Originalmente publicado no UOL
Por Leonardo Sakamoto
As redes sociais entraram em polvorosa após viralizar uma reportagem de Rafaela Lima, do portal Metrópoles, mostrando que o governo federal adquiriu, em 2020, R$ 2,2 milhões em chicletes, R$ 8,9 milhões em bombons e R$ 31,5 milhões em refrigerantes, entre outros itens considerados supérfluos em um ano de pandemia que matou milhares e estourou o orçamento do país.
A cereja do bolo, ou o seu recheio, foram os R$ 15,6 milhões consumidos na forma de leite condensado – produto que Jair Bolsonaro gosta de passar no pão no Palácio do Alvorada.
Enquanto isso, milhões de brasileiros deixaram de lado esses itens ao fazer as contas no caixa do supermercado por conta do aumento nos preços do arroz, do feijão, do óleo de soja. No ano passado, a inflação para os mais pobres foi de 6,22% enquanto a que atingiu os mais ricos ficou em 2,74%, de acordo com o Instituto de Pesquisa Econômica Aplicada (Ipea).

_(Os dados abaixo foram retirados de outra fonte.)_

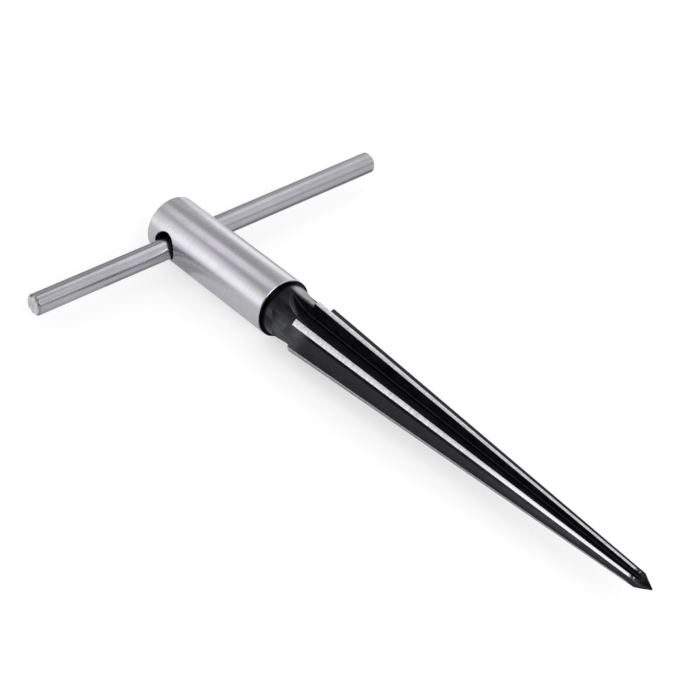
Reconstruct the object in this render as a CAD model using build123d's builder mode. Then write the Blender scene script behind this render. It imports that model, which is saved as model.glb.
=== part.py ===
from build123d import *

import os
from math import asin, cos, degrees, radians, sin

# A T-handled tapered hand reamer for bridge pin holes, lying on its sleeve. Millimetres.
# The origin is the centre of the sleeve's rear face. +X runs along the tool's axis to the point of
# the blade, the T-bar lies along Y, and +Z is up.

# Sleeve: a turned cylinder, bored in front for the shank and cross-drilled near its rear for the bar.
sleeve_diameter = 13.0
sleeve_length = 38.2
sleeve_front_chamfer = 0.25
sleeve_rear_chamfer = 0.4
bore_mouth_chamfer = 0.3
hole_to_rear = 6.2
hole_edge_break = 0.15
hole_to_bore_web = 3.8

# T-bar: a plain rod, loose in the cross hole, resting on the hole's lower wall.
bar_diameter = 4.76
bar_length = 91.0
bar_end_chamfer = 0.5
bar_off_centre = 5.6
bar_play = 1.64
bar_seat_gap = 0.05

# Blade behind the flutes: shank in the bore, thin collar against the sleeve, neck.
shank_diameter = 9.0
press_interference = 0.02
shank_end_gap = 0.5
shank_end_chamfer = 0.5
collar_step_down = 0.05
collar_thickness = 0.4
collar_edge_chamfer = 0.1
ledge_step_down = 0.45
ledge_thickness = 0.2
neck_root_diameter = 11.6
neck_diameter = 10.9
neck_flare_length = 4.5
neck_length = 9.05

# Blade's taper and point.
taper_big_diameter = 12.92
taper_small_diameter = 3.34
taper_length = 92.15
taper_start_bevel = 0.15
point_length = 3.1
point_flat_diameter = 0.3

# Flutes: each is milled by a wheel, which leaves a flat cutting face on one side and a floor on the other
# that rises from the root in a shallow dish. Angles are in degrees.
flute_count = 6
flute_phase = 81.2
flute_face_ahead_of_centre = 0.4
flute_root_radius = 0.35
flute_floor_lean = 4.3
flute_floor_radius = 26.0
flute_full_depth_from_sleeve = 9.2
core_radius_at_full_depth = 3.29
core_radius_at_small_end = 0.83
wheel_radius = 13.0
wheel_arc = 55.0
cutter_overrun = 1.0

# Places and radii that follow from the sizes above.
sleeve_radius = sleeve_diameter / 2
bar_radius = bar_diameter / 2
hole_radius = (bar_diameter + bar_play) / 2
bar_drop = bar_play / 2 - bar_seat_gap
bore_end = hole_to_rear + hole_radius + hole_to_bore_web
bore_radius = (shank_diameter - press_interference) / 2
shank_radius = shank_diameter / 2
shank_end = bore_end + shank_end_gap
collar_radius = sleeve_radius - collar_step_down
collar_front = sleeve_length + collar_thickness
ledge_front = collar_front + ledge_thickness
flare_end = ledge_front + neck_flare_length
neck_end = sleeve_length + neck_length
taper_big_radius = taper_big_diameter / 2
taper_end = neck_end + taper_length
point_end = taper_end + point_length
flute_start = sleeve_length + flute_full_depth_from_sleeve

with BuildPart() as sleeve:
    with BuildSketch(Plane.YZ):
        Circle(sleeve_radius)
    extrude(amount=sleeve_length)
    chamfer(sleeve.faces().sort_by(Axis.X)[-1].edges(), sleeve_front_chamfer)
    chamfer(sleeve.faces().sort_by(Axis.X)[0].edges(), sleeve_rear_chamfer)
    with BuildSketch(Plane.YZ.offset(sleeve_length)):
        Circle(bore_radius)
    extrude(amount=bore_end - sleeve_length, mode=Mode.SUBTRACT)
    front_face = sleeve.faces().filter_by(GeomType.PLANE).sort_by(Axis.X)[-1]
    chamfer(front_face.edges().sort_by(SortBy.RADIUS)[0], bore_mouth_chamfer)
    with BuildSketch(Plane.XZ):
        with Locations((hole_to_rear, 0)):
            Circle(hole_radius)
    extrude(amount=sleeve_diameter, both=True, mode=Mode.SUBTRACT)
    hole_mouths = sleeve.edges().filter_by(GeomType.BSPLINE)
    chamfer(hole_mouths, hole_edge_break)

with BuildPart() as t_bar:
    bar_start = (hole_to_rear, bar_off_centre - bar_length / 2, -bar_drop)
    with BuildSketch(Plane(origin=bar_start, x_dir=(1, 0, 0), z_dir=(0, 1, 0))):
        Circle(bar_radius)
    extrude(amount=bar_length)
    chamfer(t_bar.edges().filter_by(GeomType.CIRCLE), bar_end_chamfer)

with BuildPart() as flute_cutter:
    root_start = Vector(flute_start, -flute_face_ahead_of_centre, core_radius_at_full_depth)
    root_end = Vector(taper_end, -flute_face_ahead_of_centre, core_radius_at_small_end)
    section_plane = Plane(origin=root_start, x_dir=(0, 1, 0), z_dir=root_end - root_start)
    reach = taper_big_radius + cutter_overrun
    floor_lean = radians(flute_floor_lean)
    floor_end_lean = asin(sin(floor_lean) + reach / flute_floor_radius)
    with BuildSketch(section_plane) as flute_section:
        with BuildLine():
            floor = JernArc(
                start=(0, 0),
                tangent=(-cos(floor_lean), sin(floor_lean)),
                radius=flute_floor_radius,
                arc_size=degrees(floor_lean - floor_end_lean),
            )
            Polyline(floor @ 1, (-reach, reach), (0, reach), (0, 0))
        make_face()
        root_corner = flute_section.vertices().sort_by_distance(root_start)[0]
        fillet(root_corner, flute_root_radius)
    extrude(amount=(root_end - root_start).length + point_length + cutter_overrun)
    wheel_centre = root_start + section_plane.y_dir * wheel_radius
    revolve(
        flute_section.sketch,
        axis=Axis(wheel_centre, section_plane.x_dir),
        revolution_arc=wheel_arc,
    )

with BuildPart() as reamer_blade:
    with BuildSketch(Plane.XZ):
        with BuildLine():
            Polyline(
                (shank_end, 0),
                (shank_end, shank_radius - shank_end_chamfer),
                (shank_end + shank_end_chamfer, shank_radius),
                (sleeve_length, shank_radius),
                (sleeve_length, collar_radius),
                (collar_front - collar_edge_chamfer, collar_radius),
                (collar_front, collar_radius - collar_edge_chamfer),
                (collar_front, collar_radius - ledge_step_down),
                (ledge_front, neck_root_diameter / 2),
            )
            TangentArc(
                (flare_end, neck_diameter / 2),
                (ledge_front, neck_root_diameter / 2),
                tangent=(-1, 0),
            )
            Polyline(
                (flare_end, neck_diameter / 2),
                (neck_end, neck_diameter / 2),
                (neck_end, taper_big_radius - taper_start_bevel),
                (neck_end + taper_start_bevel, taper_big_radius),
                (taper_end, taper_small_diameter / 2),
                (point_end, point_flat_diameter / 2),
                (point_end, 0),
                (shank_end, 0),
            )
        make_face()
    revolve(axis=Axis.X)
    flute_turns = [flute_phase - 90 + 360 * number / flute_count for number in range(flute_count)]
    with Locations([Location((0, 0, 0), (turn, 0, 0)) for turn in flute_turns]):
        add(flute_cutter.part, mode=Mode.SUBTRACT)

sleeve.part.label = "sleeve"
t_bar.part.label = "t_bar"
reamer_blade.part.label = "reamer_blade"

os.makedirs("parts", exist_ok=True)
for piece in (sleeve.part, t_bar.part, reamer_blade.part):
    export_step(piece, f"parts/{piece.label}.step")
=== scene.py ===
"""A bridge pin hole reamer in a plain pale studio.

The tool is a T-handled hand reamer. A satin steel sleeve grips the blade and carries a steel bar
that slides through it, and the blade is a blackened six-fluted taper with ground cutting margins.
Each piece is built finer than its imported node, in the same place, and stands for that node.

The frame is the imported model's: +X runs along the tool to the point of the blade, the bar lies
along Y and +Z is up. Sizes in the classes are millimetres, and a finished mesh is in metres.
"""

from __future__ import annotations

import logging
import math
from dataclasses import dataclass
from enum import Enum
from typing import Any

import bmesh
import bpy
from mathutils import Matrix, Vector


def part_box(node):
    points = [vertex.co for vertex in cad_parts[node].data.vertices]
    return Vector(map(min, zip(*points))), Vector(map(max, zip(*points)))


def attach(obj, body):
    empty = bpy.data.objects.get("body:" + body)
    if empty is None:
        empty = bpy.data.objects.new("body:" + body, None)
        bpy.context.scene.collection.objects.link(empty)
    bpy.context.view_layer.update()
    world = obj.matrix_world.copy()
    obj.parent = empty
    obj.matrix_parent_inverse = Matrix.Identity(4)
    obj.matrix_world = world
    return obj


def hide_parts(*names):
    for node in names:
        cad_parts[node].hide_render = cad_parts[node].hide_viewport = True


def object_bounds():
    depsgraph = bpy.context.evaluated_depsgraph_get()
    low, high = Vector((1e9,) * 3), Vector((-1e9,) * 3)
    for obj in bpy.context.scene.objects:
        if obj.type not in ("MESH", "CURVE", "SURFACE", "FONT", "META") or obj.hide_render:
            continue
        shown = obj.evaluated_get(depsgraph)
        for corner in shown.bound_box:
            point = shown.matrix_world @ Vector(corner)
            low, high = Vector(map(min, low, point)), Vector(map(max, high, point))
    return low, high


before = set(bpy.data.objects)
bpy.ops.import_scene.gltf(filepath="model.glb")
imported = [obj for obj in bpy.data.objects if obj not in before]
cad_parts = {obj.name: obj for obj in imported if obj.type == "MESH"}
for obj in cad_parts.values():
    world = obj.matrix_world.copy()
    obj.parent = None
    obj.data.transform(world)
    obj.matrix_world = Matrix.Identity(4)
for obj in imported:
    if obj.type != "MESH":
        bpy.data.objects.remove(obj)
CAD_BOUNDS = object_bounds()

LOG = logging.getLogger("reamer")
MM = 0.001
ORIGIN = (0.0, 0.0, 0.0)
X_AXIS = (1.0, 0.0, 0.0)

# A run is where a mask is 0 and where it is full. A side is what BladeSurface.toward takes.
Run = tuple[float, float]
Side = tuple[float, float]
Point = tuple[float, float]
Profile = list[Point]
Place = tuple[float, float, float]
Colour = tuple[float, float, float, float]
Solid = bmesh.types.BMesh
Object = bpy.types.Object
Material = bpy.types.Material
Tree = bpy.types.NodeTree
Socket = bpy.types.NodeSocket


def node_box(node: str) -> tuple[Vector, Vector]:
    """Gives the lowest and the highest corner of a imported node's box, in millimetres."""
    low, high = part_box(node)
    return low / MM, high / MM


def lathe(profile: Profile, steps: int) -> Solid:
    """Spins a profile about the X axis into a closed solid.

    Args:
        profile: Points as (x, radius), from the axis at one end to the axis at the other.
        steps: Number of flats in a full turn.

    Returns:
        The solid, with its faces outwards.
    """
    solid = bmesh.new()
    points = [solid.verts.new((x, 0.0, radius)) for x, radius in profile]
    lines = [solid.edges.new(pair) for pair in zip(points, points[1:])]
    bmesh.ops.spin(
        solid,
        geom=points + lines,
        cent=ORIGIN,
        axis=X_AXIS,
        angle=math.tau,
        steps=steps,
        use_merge=True,
    )
    bmesh.ops.remove_doubles(solid, verts=solid.verts, dist=1e-5)
    bmesh.ops.recalc_face_normals(solid, faces=solid.faces)
    return solid


def ring_edges(solid: Solid, x: float, radius: float) -> list[bmesh.types.BMEdge]:
    """Finds the edges of one circle of a turned solid.

    Args:
        solid: A solid spun about the X axis.
        x: Where the circle lies along the axis.
        radius: Radius of the circle.

    Returns:
        The edges with both ends on that circle.
    """
    tolerance = 1e-3

    def on_circle(vert: bmesh.types.BMVert) -> bool:
        """Says if a vertex lies on the circle."""
        off_radius = abs(math.hypot(vert.co.y, vert.co.z) - radius)
        return abs(vert.co.x - x) < tolerance and off_radius < tolerance

    return [edge for edge in solid.edges if all(on_circle(vert) for vert in edge.verts)]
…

Como justificativa para os gastos, o Poder Executivo afirmou que precisa sustentar uma tropa, literalmente, apontando que o maior gasto nessa área foi das Forças Armadas. Os valores precisam ser investigados. Até porque a reportagem mostra que ao consumir R$ 1,8 bilhão em alimentos, o governo gastou 20% a mais do que em 2019 – como referência, o IPCA de 2019 foi de 4,31%. É esperado que governos comprem alimentos, mas que também cuidem bem da coisa pública.
Se não houve um esquema de desvio de verbas escondido em meio ao chiclete e ao leite condensado, isso significa que Bolsonaro é mais insensível à situação do país do que parece. Ou mais incompetente. Ou os dois juntos.
Lagosta para lá, vinhos para cá, gastos supérfluos ocorreram em todos os governos até aqui e também beneficiaram membros dos Poderes Legislativo e do Judiciário. O que causou uma indignação diferente, neste momento, é que o presidente vem sendo criticado por sua necropolítica, conduzindo conscientemente o país em direção à tragédia, esquivando-se de ser o líder que o país precisa durante uma crise humanitária e econômica. Um líder, por exemplo, garantiria que gastos fossem racionalizados.
Ao mesmo tempo, a indignação vem do fato que o governo usou a justificativa da falta de recursos para interromper o pagamento do auxílio emergencial em dezembro. O benefício garantiria não apenas a manutenção de trabalhadores no momento em que a segunda onda leva a um novo fechamento de atividades, mas também ajudaria a evitar queda maior da economia.
O governo gastou, em 2020, R$ 2,2 milhões em chicletes, R$ 8,7 milhões em bombons, R$ 31,5 milhões em refrigerantes e R$ 15,6 milhões de forma de leite condensado. Economizar nisso não geraria o suficiente para bancar continuidade do auxílio emergencial a dezenas de milhões de famílias pobres. Mas mostraria que no momento mais sombrio da história recente do país, Bolsonaro não toca a máquina pública como se cuidasse de uma festa infantil.
Ao ver esses gastos, é como se ouvíssemos o presidente dizer novamente “E daí? Lamento. Quer que eu faça o quê? Eu sou Messias, mas não faço milagre”, como disse, em abril do ano passado, sobre os mortos na pandemia.
No dia 15 de março de 2020, em uma manifestação a favor de Bolsonaro, no Rio de Janeiro, fãs do presidente carregavam cartazes trazendo um “foda-se” gigante. Esses gastos são mais um capítulo dessa era em que o governo nos meteu, a Era do Foda-se.
Bolsonaristas dizem, nas redes sociais, que esses valores são pequenos em comparação a outras sangrias no orçamento – a mesma justificativa usada para menosprezar os desvios de recursos públicos que, segundo o Ministério Público, foram comandados pelo senador Flávio Bolsonaro (Republicanos-RJ), no que convencionou se chamar de “escândalo das rachadinhas”. Ou seja, sacanagem ocorre quando envolve o outro lado.
O ano começa sem oxigênio, sem perspectivas de vacinação em massa, sem empregos, sem auxílio emergencial. Mas com a garantia que chiclete, bombom, refrigerante, leite condensado e cara de pau não vão faltar ao governo.